Çabasız olmak sıklıkla hiçbir şey yapmamak ile karıştırılır. Aslında kişisel gelişim öğretilerindeki çabasızlık, elinden geleni keyifle yaptıktan sonra hayatın akışına güvenerek, kaygı veya stres hissetmemek demektir. Bu durum, kişinin, verdiği emeğin mutlaka güzel sonuçlar doğuracağına olan tam inancıdır. Elinden geleni yapmış olmasına rağmen arzu ettiği sonuca ulaşamazsa bile bu durumun onun hayrına olacağına inanarak kendini hayata ve akışa teslim etmesidir. ‘İstediğim şey olacak mı?’, ‘Acaba ne zaman olacak?’, ‘Ya emeklerim boşa giderse?’ gibi soruları sormamak hatta bu soruların akla bile gelmemesi durumudur. Çabasız olmak yıpranacak kadar efor sarf etmemek, kişinin kendi çabasına ve emeğine güvenmesi demektir.

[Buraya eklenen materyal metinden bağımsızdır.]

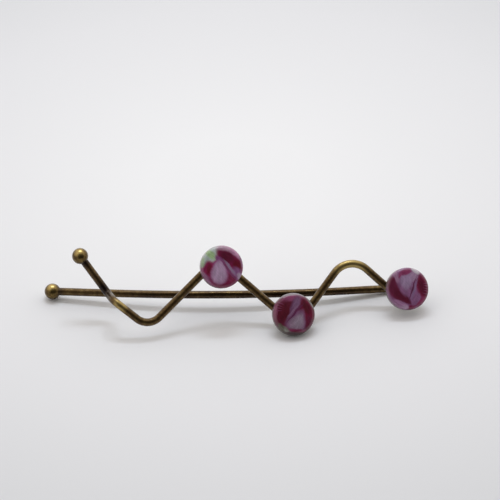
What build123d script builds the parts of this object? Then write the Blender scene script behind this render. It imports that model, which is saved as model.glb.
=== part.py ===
from build123d import *
from math import cos, pi, tan, radians
import os

# Hairpin of one bent brass wire, with a ball on each tip and three small china discs, lying on a table.
# Sizes are in millimetres. The pin is shaped first with +X along it towards its U-bend, +Y across the zigzag
# and +Z out of the zigzag towards the discs. At the end it is laid on the table, with +Z up.

# Wire and the balls on its tips
wire_diameter = 1.7
ball_diameter = 3.5
socket_clearance = 0.03
socket_end_gap = 0.10

# Straight arm: from the U-bend it leans towards the zigzag, then bows away from it
straight_length = 74.4
bow_distance = 36.4
bow_lean = 2.0
bow_sag = 1.24
bow_radius = 140.0
tip_opening = 15.0

# U-bend between the arms, seen from the side
arm_gap = 5.3
u_bend_flat = 0.6
u_bend_reach = 2.5

# Zigzag arm
zigzag_length = 69.1
zigzag_height = 15.0
zigzag_stand = 1.2
tip_step = 5.5
bend_radius = 3.5
most_bent = 0.98  # the largest share of a straight run that the bends at its two ends may take up

# Round pads soldered on the front of the zigzag, and the china discs glued on them
pad_diameter = 8.0
pad_thickness = 0.8
solder_sink = 0.25
disc_diameter = 9.3
disc_thickness = 2.2
disc_edge_radius = 0.7
disc_back_chamfer = 0.15
glue_gap = 0.05

# How often the table is laid again under the points that touch it, which settles long before this
settling_rounds = 40

wire_radius = wire_diameter / 2
ball_radius = ball_diameter / 2
pad_radius = pad_diameter / 2
disc_radius = disc_diameter / 2
u_bend_radius = (arm_gap - u_bend_flat) / 2

# Corners of the zigzag arm, counted from the U-bend: distance along the arm as a share of zigzag_length, height
# as a share of zigzag_height, stand towards the discs as a share of zigzag_stand, step back towards the
# straight arm as a share of tip_step, and radius as a share of bend_radius
zigzag_corners = {
    # name: (along, height, stand, step, radius)
    "start": (0.022, -0.026, 0.0, 0.0, 0.85),
    "crest": (0.158, 0.535, 0.0, 0.0, 1.40),
    "lower_bend": (0.332, -0.506, 1.0, 0.0, 1.00),
    "upper_bend": (0.576, 0.487, 0.0, 0.0, 1.00),
    "trough": (0.794, -0.492, 0.0, 0.0, 1.03),
    "step_front": (0.902, -0.095, 0.0, 0.0, 0.57),
    "step_back": (0.910, -0.026, 0.0, 1.0, 0.57),
}
# The zigzag arm's ball, in the same shares
zigzag_ball = (1.0, 0.542, 0.0, 0.83)

# Pads on the zigzag's bends: the corner that each is soldered on, its inset from the bend towards the middle
# line and its shift along the pin as shares of pad_diameter, and how far its face is tipped up, in degrees
pad_seats = {
    # name: (corner, inset, shift, tip)
    "first": ("upper_bend", 0.075, 0.063, 6.0),
    "second": ("lower_bend", 0.095, -0.084, 14.0),
}
# The end pad lies over the U-bend: inset from the bend's outermost line as a share of pad_diameter, and tip
end_pad_inset = 0.126
end_pad_tip = 6.0


def zigzag_point(along, height, stand, step):
    """Point of the zigzag arm's centre line."""
    forward = stand * zigzag_stand - step * tip_step
    return Vector(-along * zigzag_length, height * zigzag_height, forward)


def turn_at(points, index):
    """Angle in degrees by which the line through three neighbouring points turns."""
    return (points[index] - points[index - 1]).get_angle(points[index + 1] - points[index])


def fitted_radii(points, wanted):
    """The wanted bend radii, each made smaller where a run is too short for the bends at its two ends."""
    tangents = [0.0]
    for index, radius in enumerate(wanted, start=1):
        tangents.append(radius * tan(radians(turn_at(points, index) / 2)))
    tangents.append(0.0)
    shares = []
    for index in range(len(points) - 1):
        room = most_bent * (points[index + 1] - points[index]).length
        shares.append(min(1.0, room / (tangents[index] + tangents[index + 1])))
    return [radius * min(shares[index], shares[index + 1]) for index, radius in enumerate(wanted)]


def bend_middle(points, index, radius):
    """Middle of the arc that rounds a corner."""
    back = (points[index - 1] - points[index]).normalized()
    ahead = (points[index + 1] - points[index]).normalized()
    depth = radius * (1 / cos(radians(turn_at(points, index) / 2)) - 1)
    return points[index] + (back + ahead).normalized() * depth


def wire_route():
    """Corner points and bend radii of the whole wire, from the straight arm's ball to the zigzag arm's ball."""
    straight_ball = Vector(-straight_length, 0, -tip_opening)
    points = [
        straight_ball,
        Vector(-bow_distance, -bow_sag, -arm_gap + bow_lean),
        Vector(u_bend_reach, 0, -arm_gap),
        Vector(u_bend_reach, 0, 0),
    ]
    radii = [bow_radius, u_bend_radius, u_bend_radius]
    for along, height, stand, step, radius in zigzag_corners.values():
        points.append(zigzag_point(along, height, stand, step))
        radii.append(radius * bend_radius)
    points.append(zigzag_point(*zigzag_ball))
    return points, fitted_radii(points, radii)


def ball_axis(points, tip):
    """Frame of a tip ball: origin at its centre, +Z along the wire that enters it."""
    centre, neighbour = (points[0], points[1]) if tip == "straight" else (points[-1], points[-2])
    return Plane(origin=centre, z_dir=neighbour - centre)


def wire_solid(points, radii):
    """The bent wire, whose ends stop just short of the middle of the balls."""
    line = list(points)
    line[0] = ball_axis(points, "straight").from_local_coords(Vector(0, 0, socket_end_gap))
    line[-1] = ball_axis(points, "zigzag").from_local_coords(Vector(0, 0, socket_end_gap))
    path = FilletPolyline(*line, radius=radii)
    section = Plane(origin=path @ 0, z_dir=path % 0) * Circle(wire_radius)
    wire = sweep(section, path=path)
    print("wire length", round(path.length, 2), "volume", round(wire.volume, 2))
    print("section times length", round(pi * wire_radius**2 * path.length, 2))
    return wire


def tip_ball(frame):
    """Ball with a blind hole from its middle out to the wire's side."""
    ball = Sphere(ball_radius)
    hole = Cylinder(
        wire_radius + socket_clearance, ball_diameter, align=(Align.CENTER, Align.CENTER, Align.MIN)
    )
    return frame * (ball - hole)


def pad_frames(points, radii):
    """Frame of each pad: origin at the middle of its back face, +Z towards the china disc."""
    back = wire_radius - solder_sink
    before_zigzag = len(points) - len(zigzag_corners) - 1
    frames = {}
    for name, (corner, inset, shift, tip) in pad_seats.items():
        index = before_zigzag + list(zigzag_corners).index(corner)
        middle = bend_middle(points, index, radii[index - 1])
        inwards = -1 if points[index].Y > 0 else 1
        centre = middle + Vector(shift * pad_diameter, inwards * inset * pad_diameter, back)
        frames[name] = Plane(Plane(origin=centre) * Rotation(-tip, 0, 0))
    centre = Vector(u_bend_reach - end_pad_inset * pad_diameter, 0, back)
    frames["end"] = Plane(Plane(origin=centre) * Rotation(-end_pad_tip, 0, 0))
    return frames


def pad():
    """Plain round pad on its own frame."""
    return Cylinder(pad_radius, pad_thickness, align=(Align.CENTER, Align.CENTER, Align.MIN))


def china_disc():
    """Ground china disc on its pad's frame, with a rounded front edge and a small chamfer at the back."""
    bottom = pad_thickness + glue_gap
    disc = Pos(0, 0, bottom) * Cylinder(
        disc_radius, disc_thickness, align=(Align.CENTER, Align.CENTER, Align.MIN)
    )
    front_edge = disc.edges().filter_by(GeomType.CIRCLE).sort_by(Axis.Z)[-1]
    disc = fillet(front_edge, min(disc_edge_radius, disc_thickness / 2))
    back_edge = disc.edges().filter_by(GeomType.CIRCLE).sort_by(Axis.Z)[0]
    return chamfer(back_edge, disc_back_chamfer)


def lowest_rim_point(frame, up):
    """The lowest point that the pad and the china disc on one frame have under a given up direction."""
    out = (up - frame.z_dir * up.dot(frame.z_dir)).normalized()
    seat = pad_thickness + glue_gap
    rims = [(pad_radius, 0), (disc_radius - disc_back_chamfer, seat), (disc_radius, seat + disc_back_chamfer)]
    points = [frame.origin - out * radius + frame.z_dir * height for radius, height in rims]
    return min(points, key=up.dot)


def resting_up(ball_centre, frames):
    """Up direction of the table that touches the straight arm's ball, the second disc and the pin's right end.

    At the right end the table touches the end disc or the U-bend, whichever is lower.
    """
    bend_centre = Vector(u_bend_reach - u_bend_radius, 0, u_bend_radius - arm_gap)
    up = Vector(0, 1, 1).normalized()
    for _ in range(settling_rounds):
        under_bend = bend_centre - Vector(up.X, 0, up.Z).normalized() * u_bend_radius - up * wire_radius
        left = ball_centre - up * ball_radius
        middle = lowest_rim_point(frames["second"], up)
        right = min(lowest_rim_point(frames["end"], up), under_bend, key=up.dot)
        up = (middle - left).cross(right - left).normalized()
        if up.Y < 0:
            up = -up
    return up


def laid_down(pieces, up):
    """The pieces turned so that up is +Z and the pin runs along +X, with the origin under their middle."""
    table = Plane(origin=(0, 0, 0), x_dir=Vector(1, 0, 0) - up * up.X, z_dir=up)
    turned = {name: table.location.inverse() * piece for name, piece in pieces.items()}
    boxes = [piece.bounding_box() for piece in turned.values()]
    low = [min(tuple(box.min)[axis] for box in boxes) for axis in range(3)]
    high = [max(tuple(box.max)[axis] for box in boxes) for axis in range(3)]
    shift = Pos(-(low[0] + high[0]) / 2, -(low[1] + high[1]) / 2, -low[2])
    return {name: shift * piece for name, piece in turned.items()}


def pin_pieces():
    """All the pieces by name, in the frame that the pin is shaped in, and the table's up direction there."""
    points, radii = wire_route()
    print("bend radii", [round(radius, 2) for radius in radii])
    frames = pad_frames(points, radii)
    frame_solid = wire_solid(points, radii)
    for frame in frames.values():
        frame_solid += frame * pad()
    pieces = {
        "wire_frame": frame_solid,
        "tip_ball_straight": tip_ball(ball_axis(points, "straight")),
        "tip_ball_zigzag": tip_ball(ball_axis(points, "zigzag")),
    }
    for name, frame in frames.items():
        pieces["china_disc_" + name] = frame * china_disc()
    return pieces, resting_up(points[0], frames)


pieces, up = pin_pieces()
print("table's up direction", tuple(round(value, 3) for value in up))
os.makedirs("parts", exist_ok=True)
for name, piece in laid_down(pieces, up).items():
    export_step(piece, f"parts/{name}.step")
    box = piece.bounding_box()
    print(name, "from", tuple(round(v, 2) for v in box.min), "to", tuple(round(v, 2) for v in box.max))
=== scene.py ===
import math

import bpy
import numpy as np
from mathutils import Matrix, Vector


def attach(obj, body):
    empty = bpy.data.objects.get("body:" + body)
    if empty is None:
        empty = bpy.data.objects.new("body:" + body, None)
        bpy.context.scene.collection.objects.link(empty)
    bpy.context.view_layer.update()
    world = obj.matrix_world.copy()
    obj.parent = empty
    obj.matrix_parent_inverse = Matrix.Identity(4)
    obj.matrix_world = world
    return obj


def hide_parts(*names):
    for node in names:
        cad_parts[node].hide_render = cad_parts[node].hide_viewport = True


# A hairpin of antique brass wire with three small printed china discs, lying on a pale table.
# Lengths are in metres, as the frame's are. MM turns a size in millimetres into metres.
MM = 0.001

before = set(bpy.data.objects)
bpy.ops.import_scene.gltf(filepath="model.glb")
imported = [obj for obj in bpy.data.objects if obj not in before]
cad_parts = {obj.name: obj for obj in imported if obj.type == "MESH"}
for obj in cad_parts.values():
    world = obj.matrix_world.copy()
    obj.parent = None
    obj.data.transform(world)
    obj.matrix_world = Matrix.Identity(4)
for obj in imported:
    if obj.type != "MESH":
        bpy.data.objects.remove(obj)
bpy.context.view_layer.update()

# Camera: where it stands, how far it looks down, is turned to the right and is rolled in degrees,
# its lens and sensor in millimetres, and the nearest and the farthest that it sees
CAMERA_PLACE = Vector((-49.47, -418.35, 340.71)) * MM
CAMERA_DOWN = 37.567
CAMERA_TURN = 7.134
CAMERA_ROLL = -0.444
LENS = 178.2
SENSOR_WIDTH = 36.0
NEAREST, FARTHEST = 0.01, 20.0

# Strip box over the pin: where it hangs, its length along the pin, its width across it, its power
STRIP_PLACE = Vector((0.06, 0.39, 0.92))
STRIP_LENGTH = 0.5
STRIP_WIDTH = 0.10
STRIP_POWER = 2.25
STRIP_COLOUR = "#e9f3ff"

# Pale room with one dark side, towards the camera: which way that is, and how bright both are
ROOM_COLOUR = "#fffcf8"
DARK_SIDE = (0.1, -0.86, 0.5)
ROOM_DARK = 0.08
ROOM_PALE = 0.97
# Where the dark side begins and where it is darkest, as the cosine of the angle from its middle
DARK_BEGINS, DARKEST = 0.46, 0.88
# How much brighter the room is behind the pin, and the same cosine where that is full and ends
ROOM_BACK = 1.35
BACK_FULL, BACK_ENDS = -0.6, 0.4

# Table: its width, and the middle of the pool of light painted on its card, with how far from it
# that painted light is full and where it is gone
TABLE_WIDTH = 6.0
LIGHT_POOL_MIDDLE = Vector((5.0, 46.0, 0.0)) * MM
POOL_FULL_REACH, POOL_GONE_REACH = 20 * MM, 135 * MM
PAINTED_POOL_COLOURS = [(0.0, "#f4f4f6"), (0.5, "#e8e8eb"), (1.0, "#d4d5d8")]
CARD_ROUGHNESS = 0.85

# Brass: the sizes in millimetres of its worn patches and of its specks, how much the specks count,
# how much duller the dark patches are, how much smoother the straight arm is, the colours of its
# grime and of its blacking, which on the straight arm also paints shade, and how strong and how
# rough its lacquer is
PATCH_SIZE = 0.9
SPECK_SIZE = 0.35
SPECK_SHARE = 0.5
DULLER_PATCHES = 0.12
ARM_POLISH = 0.11
GRIME_COLOUR = "#221714"
BLACKING_AND_SHADE_COLOUR = "#281811"
LACQUER, LACQUER_ROUGHNESS = 0.3, 0.2
# Places on it in millimetres, each with how far it reaches: rubbed bright by hair and fingers on
# the crest and the tip's elbow, a painted highlight on the top of each ball, and grimy beside that
# elbow and where the balls begin
RUBBED_AND_HIGHLIGHTS = [(24.9, 0.4, 10.0, 6.0), (-25.6, -4.3, 7.9, 2.5),
          (-39.8, 9.5, 3.4, 1.5), (-33.5, 5.5, 15.5, 1.6)]
GRIMY = [(-29.0, 2.4, 7.0, 4.2), (-38.0, 9.5, 1.9, 1.7), (-32.4, 5.3, 12.6, 2.1)]
# Where the straight arm has kept its blacking all round, with painted shade darkening it further
# on its underside, and where it is smoother
ARM_BLACKING_AND_SHADE = [(-19.0, 3.8, 3.3, 7.0), (-12.0, 3.1, 3.2, 7.0), (-5.0, 2.2, 3.2, 7.0),
           (2.0, 1.5, 3.1, 7.0), (9.0, 1.1, 2.9, 7.0), (16.0, 1.0, 2.5, 7.0),
           (23.0, 1.2, 2.0, 7.0)]

# China disc's shape, in millimetres: how far its rounded edge reaches in, how far that edge stays
# below the middle of the front, and how unevenly round it is ground
EDGE_REACH = 0.95
DOME_RISE = 0.12
UNEVENNESS = 0.02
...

Yogada bu durum Ishvara Pranidhana olarak tabir edilir. Birçok kaynakta ‘Tanrıya teslimiyet’ olarak geçse de aslında bununla sınırlı değildir. Özünde, ilahi akışa ve yaşam yoluna güvenmek, kendi çabana ve emeklerinin sonuç vereceğine inanmak ve her şeyin olabilecek en hayırlı şekilde olacağını bilmektir.

3) Mesajları görmek ve anlamak

Spiritüel öğretilerde, hayatın her anından ders almak gerektiğine ve öğrenmenin asla son bulmadığına dair bir inanç vardır. Bu inanca göre, izlenen film, dinlenen müzik, yapılan her konuşma, rüya, reklam ve billboardlardaki yazılar gibi hayatta karşımıza çıkan her şeyin ardında bir ders, her şey de bir mesaj olabilir. Kişi, hayatta ne yapacağını bilmediği bir noktadaysa veya bir cevaba ihtiyacı varsa yapması gereken tek şey soruyu sorup hayatına devam etmektir. Günlük yaşam içerisinde cevabın ona herhangi bir yolla mutlaka geleceğine inanılır.

4) Durmayı-dinlenmeyi bilmek

Bütün günlük koşuşturmaların içinde en çok atladığımız ve yok saydığımız nokta, ara sıra durup dinlenmektir. Kişi kendine, her gün 10 dakika bile olsa hiçbir şey yapmadan ve düşünmeden geçirilen bir zaman dilimi ayırmalıdır. Bu zaman dilimi içerinde kaygı, stres, öfke, neşe ve tüm düşüncelerden uzak kalarak durup dinlenmelidir.

Bu sebepten yoga pratiklerinde de en son yapılan hareket her zaman Savasana’dır. Savasana, ceset pozu şeklinde Türkçeye çevrilmiştir çünkü hiçbir şey yapmadan durma ve yalnızca yavaş nefesler almayı gerektiren bir pozdur. Savasanada amaç, yorucu ve yoğun bir pratiğin ardından birkaç dakika tamamen durarak hiçbir şey yapmamak ve eylemde olmayı bırakarak kendine dönmektir.

Yukarıda saydığım 4 madde akışta kalmanın özü ve bu yolda atılacak ilk adımlardır. Bu maddeler doğru pratik edildiğinde kişi hayattan daha fazla zevk almaya başlayacak, kaygı seviyesi düşecek ve hayata daha geniş bir perspektiften bakabilmeye başlayacaktır.

Hayattaki her anınızın, gelecekteki en güzel hatıralarınız olması dileklerimle.